A project that we are supporting is the Nyaka Aids Orphanage in Uganda. A few years ago, some of our Board members attending a University of California San Diego (UCSD) event for empowering the women, were introduced to Nyaka.
Since then we have tried to fund and help these wonderful children and their grandmothers who are trying to make a better life for these children.
The HIV/AIDS crisis has claimed millions of lives and left 1.1 million HIV/AIDS Orphans in its wake. There are few services available in the country of Uganda but what little there are can only be found in the major cities like Kampala, the capital. The small villages in southwest Uganda were devastated by HIV/AIDS but nobody was there to help them. Normally in Uganda, an orphaned child would be able to go to an uncle or aunt to take care of them but the crisis hit so hard that many children had nowhere to turn to. Many of them went to live with their aging grandmothers, some to caring women in their village and many others were left vulnerable and alone. Nyaka currently provides services to 43,000 HIV/AIDS orphans living in southwest Uganda but we estimate that the true number of children who have been orphaned is much higher.
Nyaka has two primary schools for HIV/AIDS orphans, Nyaka Primary School and Kutamba Primary School. Together they have 463 students this year. The Primary school in Uganda goes from Nursery Class (similar to Kindergarten) all the way through Primary 7. Unlike many schools in Uganda, our students do not have to pay any school fees. Nyaka provides free education, textbooks, uniforms, shoes, two meals every school day, medicine, and scholastic materials for free. The following is how the organization describes its school and work.
Nyaka Primary School was opened in January of 2003 in our founder’s hometown, the village of Nyakagyezi in Kanungu District. It was the first school of its kind. It was and still is completely free to attend and exclusively for HIV/AIDS Orphans.
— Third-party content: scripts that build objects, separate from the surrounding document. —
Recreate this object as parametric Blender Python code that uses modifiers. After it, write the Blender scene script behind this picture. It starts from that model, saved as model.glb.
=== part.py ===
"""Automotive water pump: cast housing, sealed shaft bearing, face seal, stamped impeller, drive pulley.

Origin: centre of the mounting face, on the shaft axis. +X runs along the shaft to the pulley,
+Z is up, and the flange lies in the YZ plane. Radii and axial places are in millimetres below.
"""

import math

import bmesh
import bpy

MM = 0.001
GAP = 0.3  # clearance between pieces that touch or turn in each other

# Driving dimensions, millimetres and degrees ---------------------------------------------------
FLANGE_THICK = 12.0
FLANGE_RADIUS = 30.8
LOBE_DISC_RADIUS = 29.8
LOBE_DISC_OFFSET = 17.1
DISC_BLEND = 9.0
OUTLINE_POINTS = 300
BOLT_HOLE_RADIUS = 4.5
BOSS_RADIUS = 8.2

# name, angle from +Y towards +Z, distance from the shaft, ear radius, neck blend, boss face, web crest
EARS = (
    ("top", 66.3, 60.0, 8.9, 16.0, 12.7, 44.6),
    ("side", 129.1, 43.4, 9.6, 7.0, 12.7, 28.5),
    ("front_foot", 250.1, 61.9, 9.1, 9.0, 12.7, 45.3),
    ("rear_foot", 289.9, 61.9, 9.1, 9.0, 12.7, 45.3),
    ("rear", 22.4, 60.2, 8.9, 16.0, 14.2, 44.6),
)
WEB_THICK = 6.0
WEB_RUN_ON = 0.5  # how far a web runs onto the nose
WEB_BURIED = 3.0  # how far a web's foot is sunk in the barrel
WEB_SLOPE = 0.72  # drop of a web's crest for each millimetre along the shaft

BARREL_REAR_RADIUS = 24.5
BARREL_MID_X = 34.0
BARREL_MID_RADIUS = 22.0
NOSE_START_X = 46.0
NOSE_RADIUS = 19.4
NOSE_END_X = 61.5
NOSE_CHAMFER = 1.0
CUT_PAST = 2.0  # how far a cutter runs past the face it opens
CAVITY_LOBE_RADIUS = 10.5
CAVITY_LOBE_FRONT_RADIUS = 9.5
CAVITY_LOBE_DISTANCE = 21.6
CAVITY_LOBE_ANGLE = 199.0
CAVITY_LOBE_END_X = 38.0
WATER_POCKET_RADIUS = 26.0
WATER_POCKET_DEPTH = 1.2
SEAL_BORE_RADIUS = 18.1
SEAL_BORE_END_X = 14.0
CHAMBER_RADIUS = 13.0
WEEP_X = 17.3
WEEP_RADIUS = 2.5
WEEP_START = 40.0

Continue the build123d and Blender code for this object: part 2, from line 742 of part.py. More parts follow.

In the beginning, it was just a small two-classroom school with only 56 children.
These were our pioneer students. Today, the Nyaka Primary School is full to capacity with students in Nursery class through Primary 7.
A few years later, a little boy named Hilary heard about the school for HIV/AIDS orphans. He was so excited that he walked 50 miles all alone to ask to be admitted to Nyaka Primary School (Hilary’s story is the inspiration for Jackson’s first children’s book, Sitwe Joseph Goes to School). After Hilary’s harrowing journey, we were inspired to build our second primary school in his village of Nyakishenyi in Rukungiri District.